On the right: Proart synthetic sword liners, Large, Medium and Small.  The have a very fine point and a large reservoir above in the wide part of the brush.  They paint crisp lines both straight and curved.  By mixing oil color to the correct consistency they can paint hairs as in this portrait.


 Second Group

On the left: 1-1/4 inch synthetic wash brush, soft large Chinese, and #10 Rekab squirrel mop.

On the right:#10 DaVinci synthetic hair quill, #16 Creative Mark squirrel hair quill and #5 DaVinci synthetic hair quill.  Quills  can hold a lot of watercolor or ink and are flexible. 


Here is a sample of a #10 DaVinci quill from a design portfolio for Sundance Catalog.


Third Group

On the left: Signet Robert Simmons bristle, #4 egbert, #8 flat, #8 filbert and #9 round.

On the right:#10 #20 and #30 Langnickel Sable flat. They can be used for watercolor and oil color. Two of the brushes have been shortened to fit in my paint box.


Fourth Group

On the left: 2 and 1 inch foam brushes

On the right: #30 Blick Mega white bristle flat,  #2 Escodo domed bristle sash, #1 Escodo bristle sash and a 2 inch bristle gesso.


Not shown in this collection are a few synthetic bristled brushes. They were for a brief interlude with acrylic paints.  Having worked in oils for so many years, it was difficult to adjust the feel of acrylics and their properties.


Sunday, February 12, 2012

Oil Color on Paper


I find that painting on properly prepared quality paper promotes free painting expression. It also allows quick studies and sketches to be casually discarded and start another.

First let us look at paper.  This is sometimes confusing as paper weights are calculated using two basic systems.  The U.S. system which measures the paper weight in pounds. In the U.S. system the same number in pounds can be used for different thicknesses of paper.  The Metric system measures the weight in grams per square meter (gsm). The Metric system is standard across all types of paper because it simply measures one square meter.  For that reason it is a better indicator of the thickness of a paper.  I only use metric for that reason.

The paper should be more than 150 gsm for better performance.  The higher the weight usually means a stiffer and thicker base.  Acid free, all cotton or the equivalent is recommended.  Inferior papers will deteriorate from their own acid content.  Notice how fast a newspaper discolors and becomes brittle.
Some papers that I have tried and like are Lenox 250 gsm and Stonehenge 250 and 320 gsm.  Canson Mi-Teinte 160 gsm is a pastel paper with a smooth and rough side made with 66% rag content.  It is also acid free and has 42 colored pulps to be highly light resistant.
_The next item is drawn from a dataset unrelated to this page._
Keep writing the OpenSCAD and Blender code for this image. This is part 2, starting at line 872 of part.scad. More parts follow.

I have used Mi-Teinte smooth side in various colors for paintings, using the paper color as the background.

Up date:  90 lbs equals 200 gsm, 140 lbs equals 300 gsm, 300 lbs equals 640 gsm.
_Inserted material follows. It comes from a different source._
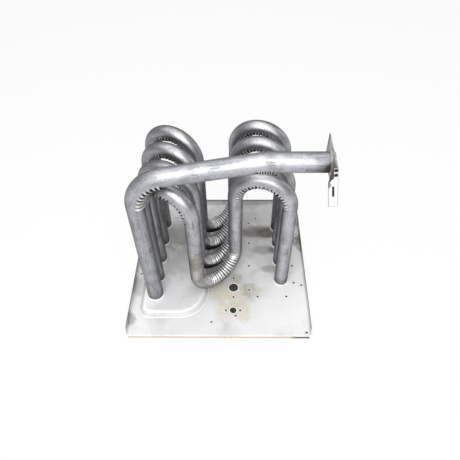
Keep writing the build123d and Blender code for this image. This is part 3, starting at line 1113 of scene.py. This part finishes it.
        fill_lines(shape, self._lines(holes), self._loose(holes), ("bare_and_highlight", "painted_shade"), self._wavy, holed)
        for side in ("left", "right", "back", "front"):
            self._flange(shape, side)
        bmesh.ops.remove_doubles(shape, verts=shape.verts, dist=0.02 * MM)
        turn_faces(shape, UP)
        self._thicken(shape)
        mesh = bpy.data.meshes.new("folded_panel")
        shape.to_mesh(mesh)
        shape.free()
        thing = set_up(mesh, material, sharp=38.0)
        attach(thing, Body.ROOT.value)
        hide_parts("panel")
        return thing


@dataclass
class Plate:
    """A thin plate with softened edges and painted shade along them, cut from a flat outline with holes.
    """

    name: str
    outline: list
    holes: list
    thickness: float
    origin: Vector
    across: Vector
    upward: Vector
    painted_shade: Callable = field(default=lambda x, y: 0.0)
    grid: float = 2.5
    soften: float = 0.35
    rim_shade_width: float = 1.9
    hole_edge: float = 0.6
    hole_rim_shade: float = 0.8

    @staticmethod
    def _inset(points: list, distance: float) -> list:
        """The closed line moved to its left by a distance."""
        moved = []
        for before, here, after in zip(points[-1:] + points[:-1], points, points[1:] + points[:1]):
            first = (Vector(here) - Vector(before)).normalized()
            second = (Vector(after) - Vector(here)).normalized()
            normal = Vector((-first.y - second.y, first.x + second.x)).normalized()
            reach = distance / max(0.4, normal.dot(Vector((-first.y, first.x))))
            moved.append((here[0] + normal.x * reach, here[1] + normal.y * reach))
        return moved

    def build(self, material: Material, node: Optional[str], slot: str) -> Thing:
        """Makes the plate, in place of its solid where it has one.

        Args:
            material: its finish.
            node: the solid it replaces, or none.
            slot: not used.

        Returns:
            The plate.
        """
        rim = between(self.outline, lambda length: max(1, int(length / self.grid)))
        # Painted shade along the rim and round each hole, fading inward.
        lines = [(rim, (0.0, 1.0)), (self._inset(rim, self.rim_shade_width), (0.0, 0.0))]
        for hole in self.holes:
            lines += [(hole, (0.0, self.hole_rim_shade)), (self._inset(hole, -self.hole_edge), (0.0, 0.0))]
        shape = bmesh.new()

        def holed(x: float, y: float) -> bool:
            return any(self._holds(hole, Vector((x, y))) for hole in self.holes)

        def where(x: float, y: float, _: float) -> Vector:
            return self.origin + (self.across * x + self.upward * y) * MM

        fill_lines(shape, lines, [], ("groove",), where, holed)
        # Each point's painted shade, as the plate's rule gives it.
        shade_layer = shape.verts.layers.float.new("painted_shade")
        for vert in shape.verts:
            from_origin = (vert.co - self.origin) / MM
            vert[shade_layer] = self.painted_shade(from_origin.dot(self.across), from_origin.dot(self.upward))
        turn_faces(shape, self.across.cross(self.upward))
        bmesh.ops.solidify(shape, geom=shape.faces, thickness=self.thickness * MM)
        shape.normal_update()
        sharp = [edge for edge in shape.edges if edge.is_manifold and edge.calc_face_angle() > 1.0]
        width = self.soften * MM
        bmesh.ops.bevel(shape, geom=sharp, offset=width, segments=2, profile=0.5, affect="EDGES")
        mesh = bpy.data.meshes.new(self.name)
        shape.to_mesh(mesh)
        shape.free()
        thing = set_up(mesh, material, sharp=35.0)
        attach(thing, Body.ROOT.value)
        if node:
            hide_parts(node)
        return thing

    @staticmethod
    def _holds(hole: list, spot: Vector) -> bool:
        """If a point lies inside a convex hole."""
        middle = sum((Vector(p) for p in hole), Vector((0.0, 0.0))) / len(hole)
        reach = max((Vector(p) - middle).length for p in hole)
        if (spot - middle).length >= reach:
            return False
        turns = []
        for a, b in zip(hole, hole[1:] + hole[:1]):
            side = Vector(b) - Vector(a)
            turns.append(side.x * (spot.y - a[1]) - side.y * (spot.x - a[0]))
        return min(turns) >= 0.0 or max(turns) <= 0.0


def arc_points(x: float, y: float, radius: float, first: float, last: float, count: int) -> list:
    """Points on an arc, from one angle in degrees to another."""
    angles = [math.radians(first + (last - first) * i / count) for i in range(count + 1)]
    return [(x + radius * math.cos(a), y + radius * math.sin(a)) for a in angles]


@dataclass
class Strap:
    """The slotted hanging strip at the flange's front edge."""

    top_x: float = 575.0
    front_y: float = 81.3
    thickness: float = 2.0
    width: float = 22.5
    length: float = 122.0
    neck_width: float = 10.5
    neck_length: float = 42.0
    corner: float = 3.0
    lean: float = 8.7
    slot_width: float = 5.0
    slot_length: float = 34.0
    slot_middle: float = 72.0
    rivet_radius: float = 2.0
    rivet_depths: tuple = (7.0, 21.0)
    # Where the painted shade round the rivets fades, and where the painted shadow down the neck's left
    # side runs.
    rivet_shade: tuple = (3.4, 6.5)
    side_shadow: tuple = (5.5, 1.0)
    shadow_foot: tuple = (-66.0, -52.0)
    shadow_head: tuple = (-30.0, -40.0)
    shade_sheet: float = 0.7

    def painted_shade(self, x: float, y: float) -> float:
        """How much painted shade the strip carries at a point: round its fasteners, and a painted shadow
        down the neck's left side.
        """
        worst = 0.0
        for depth in self.rivet_depths:
            away = math.hypot(x + self.neck_width / 2, y + depth)
            worst = max(worst, 1.0 - smooth(*self.rivet_shade, away + 0.9 * math.sin(3.0 * x + y)))
        ragged = 1.2 * math.sin(y * 1.1) + 0.7 * math.sin(y * 2.7 + 1.0)
        left = smooth(*self.side_shadow, x + self.width + ragged)
        return max(worst, left * smooth(*self.shadow_foot, y) * smooth(*self.shadow_head, y))

    def build(self, material: Material) -> Thing:
        """Makes the strip in place of its solid, and a black sheet in its slot as painted shade."""
        wide, neck, long = self.width, self.neck_width, self.length
        outline = arc_points(-self.corner, -long + self.corner, self.corner, -90.0, 0.0, 4)
        step = -self.neck_length + wide - neck
        outline += [(0.0, 0.0), (-neck, 0.0), (-neck, step), (-wide, -self.neck_length)]
        outline += arc_points(-wide + self.corner, -long + self.corner, self.corner, 180.0, 270.0, 4)
        half = (self.slot_length - self.slot_width) / 2
        slot = arc_points(-wide / 2, -self.slot_middle + half, self.slot_width / 2, 0.0, 180.0, 8)
        slot += arc_points(-wide / 2, -self.slot_middle - half, self.slot_width / 2, 180.0, 360.0, 8)
        rivets = [
            arc_points(-neck / 2, -depth, self.rivet_radius, 0.0, 345.0, 23) for depth in self.rivet_depths
        ]
        lean = math.radians(self.lean)
        _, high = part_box("flue_flange")
        origin = at(self.top_x, self.front_y, 0.0)
        origin.z = high.z
        across = Vector((math.cos(lean), 0.0, math.sin(lean)))
        upward = Vector((-math.sin(lean), 0.0, math.cos(lean)))
        # A black sheet behind the slot stands in for the shade inside it.
        inside = origin + Vector((0.0, self.shade_sheet * MM, 0.0))
        shade_sheet = Plate(
            "slot_shade_sheet", slot, [], self.shade_sheet, inside, across, upward, lambda x, y: 1.0, soften=0.15
        )
        shade_sheet.build(material, None, "dark_steel")
        plate = Plate(
            "hanging_strap", outline, [slot, *rivets], self.thickness, origin, across, upward, self.painted_shade
        )
        return plate.build(material, "flue_strap", "bright_zinc")


def give(nodes: Iterable[str], material: Material) -> None:
    """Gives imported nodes, by name, a finish."""
    for name in nodes:
        thing = frame["nodes"][name]
        if not thing.material_slots:
            thing.data.materials.append(material)
        for held in thing.material_slots:
            held.material = material


@dataclass
class Studio:
    """Floor, lamps, world and the camera at the photograph's view."""

    focal_pixels: float = 445.66
    eye: tuple = (347.99, -678.69, 1284.96)
    right: tuple = (0.99990, 0.01003, -0.00975)
    up: tuple = (-0.00106, 0.74921, 0.66233)
    lamps: tuple = (
        ("key", (-0.15, -1.50, 1.70), 1.9, 46.0),
        ("overhead", (-0.15, 0.15, 2.50), 2.8, 30.0),
        ("right", (2.20, 0.90, 1.15), 0.8, 3.5),
    )
    aim: tuple = (0.0, 0.0, 0.25)
    glow: float = 0.30
    horizon: float = 0.08
    zenith: float = 0.48
    backdrop: float = 0.90
    floor_size: float = 40.0
    floor_grey: float = 0.86
    card_margin: float = 0.004
    card_height: float = 0.0003

    def camera(self) -> Thing:
        """The camera, set on the scene."""
        data = bpy.data.cameras.new("photo_view")
        data.sensor_fit = "HORIZONTAL"
        data.sensor_width = 36.0
        data.lens = self.focal_pixels / PHOTO_PIXELS * data.sensor_width
        data.clip_end = 50.0
        thing = add("photo_view", data)
        right, up = Vector(self.right).normalized(), Vector(self.up).normalized()
        back = right.cross(up).normalized()
        turn = Matrix((right, up, back)).transposed().to_4x4()
        thing.matrix_world = Matrix.Translation(at(*self.eye)) @ turn
        bpy.context.scene.camera = thing
        return thing

    def floor(self) -> None:
        """A wide pale floor."""
        bpy.ops.mesh.primitive_plane_add(size=self.floor_size)
        plane = bpy.context.object
        plane.name = "floor"
        material, tree, shader = blank_material("Pale_floor")
        fill(tree, shader, {"Base Color": (*[self.floor_grey] * 3, 1.0), "Roughness": 0.9})
        path = place(tree, "ShaderNodeLightPath")
        seen = path.outputs["Is Camera Ray"]
        for ray in ("Is Glossy Ray", "Is Transmission Ray"):
            seen = calc(tree, "MAXIMUM", seen, path.outputs[ray])
        share = span(tree, seen, (0.0, 0.0), (1.0, self.backdrop))
        white = place(tree, "ShaderNodeEmission", {"Color": (1.0, 1.0, 1.0, 1.0), "Strength": 1.0})
        inputs = {0: share, 1: shader.outputs[0], 2: white.outputs[0]}
        mixed = place(tree, "ShaderNodeMixShader", inputs)
        tree.links.new(mixed.outputs[0], tree.nodes["Material Output"].inputs["Surface"])
        plane.data.materials.append(material)

    def shade(self) -> None:
        """A dark card under the panel as painted shade, which shows only through its holes."""
        low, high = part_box("panel")
        margin = self.card_margin
        corners = [
            (low.x + margin, low.y + margin), (high.x - margin, low.y + margin),
            (high.x - margin, high.y - margin), (low.x + margin, high.y - margin),
        ]
        mesh = bpy.data.meshes.new("under_panel_shade")
        mesh.from_pydata([(x, y, self.card_height) for x, y in corners], [], [(0, 1, 2, 3)])
        card = add("under_panel_shade", mesh)
        material, tree, shader = blank_material("Painted_shade_card")
        grain = place(tree, "ShaderNodeTexNoise", {"Scale": 190.0, "Detail": 6.0}).outputs["Fac"]
        card_specks = span(tree, grain, (0.48, 0.0), (0.66, 1.0))
        colour = blend_colour(tree, card_specks, (0.006, 0.006, 0.007), (0.22, 0.22, 0.22))
        fill(tree, shader, {"Base Color": colour, "Roughness": 0.9})
        mesh.materials.append(material)

    def light(self) -> None:
        """Soft lamps, each aimed at the middle of the part."""
        aim = Vector(self.aim)
        for name, spot, size, power in self.lamps:
            data = bpy.data.lights.new(name, "AREA")
            data.shape = "SQUARE"
            data.size = size
            data.energy = power
            lamp = add(name, data)
            lamp.location = spot
            lamp.rotation_euler = (aim - Vector(spot)).to_track_quat("-Z", "Y").to_euler()

    def world(self) -> None:
        """A pale grey surround."""
        world = bpy.data.worlds.new("surround")
        world.use_nodes = True
        bpy.context.scene.world = world
        tree = world.node_tree
        direction = place(tree, "ShaderNodeTexCoord").outputs["Generated"]
        height = place(tree, "ShaderNodeSeparateXYZ", {"Vector": direction}).outputs["Z"]
        glow = span(tree, height, (0.0, self.glow), (0.22, 0.0))
        strength = span(tree, height, (0.0, self.horizon), (0.9, self.zenith))
        strength = calc(tree, "ADD", strength, glow)
        fill(tree, tree.nodes["Background"], {"Color": (1.0, 1.0, 1.0, 1.0), "Strength": strength})
        bpy.context.scene.view_settings.view_transform = "Standard"

    def build(self) -> None:
        """Sets up the whole studio."""
        self.camera()
        self.floor()
        self.shade()
        self.light()
        self.world()


def main() -> None:
    """Builds the dressed part and its studio."""
    logging.basicConfig(level=logging.INFO)
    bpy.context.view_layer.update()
    effects = Effects()
    TubeBank().build(AluminisedTube().build(effects))
    FluePipe().build(FLUE_STEEL.build(effects))
    Panel().build(GalvanisedSheet().build(effects))
    Strap().build(STRAP_ZINC.build(effects))
    rings = [f"{side}_ferrule_{i}" for side in ("burner", "collector") for i in range(1, 5)]
    give([*rings, "flue_ferrule"], FERRULE_STEEL.build(effects))
    for node, finish in (
        ("collector_pan", PAN_SHEET), ("flue_flange", FLANGE_STEEL), ("strap_rivets", BLACK_OXIDE),
        ("cover_screws", SCREW_ZINC), ("collector_gasket", GASKET_FIBRE),
    ):
        give([node], finish.build(effects))
    Studio().build()


if __name__ == "__main__":
    main()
For complete information on artist's papers, visit New York Central Art Supply  They have a very detailed paper catalog with papers from around the world divided in various groupings.  They also handle general supplies in another catalog.

Using oils on paper and canvas require sizing.  The sizing seals cotton or linen canvas or in our case, the paper.  The sizing protects the base material from the acid produced by the linseed oil which, over time, will deteriorate the base material.  Canvas usually has a ground over the sizing which is the painting surface.  Paper does not require a ground because the paper is the sealed painting surface.

Since we have paper to use, the acrylic sizing is all that is needed to seal the paper.  I like acrylic matte medium.  It is a clear matte finish when dry and has a very slight tooth which helps the colors cling to the paper.

Apply the acrylic matte medium to the paper with a 2" to 3” foam brush which does not leave bristle marks on the sheet.  Since the acrylic medium is water based, papers on the thin side like Mi-Teinte will expand and buckle.  Use a tackable surface larger than your sheet so you can stretch the sheet flat after wetting. Staple or tack the edges of sheet until it dries.  Overnight drying is a good choice. When the paper is completely dry it is now smooth and ready to paint.

Two quick oil sketches from 2002. The paper is Strathmore 640 gsm, cold pressed, sized, watercolor paper.  The paper has survived well as there are no signs of acid deterioration.


Graphic oil painting on sized, colored Canson Mi-Teinte paper from 2004. Also, there are no signs of oil penetration into the paper.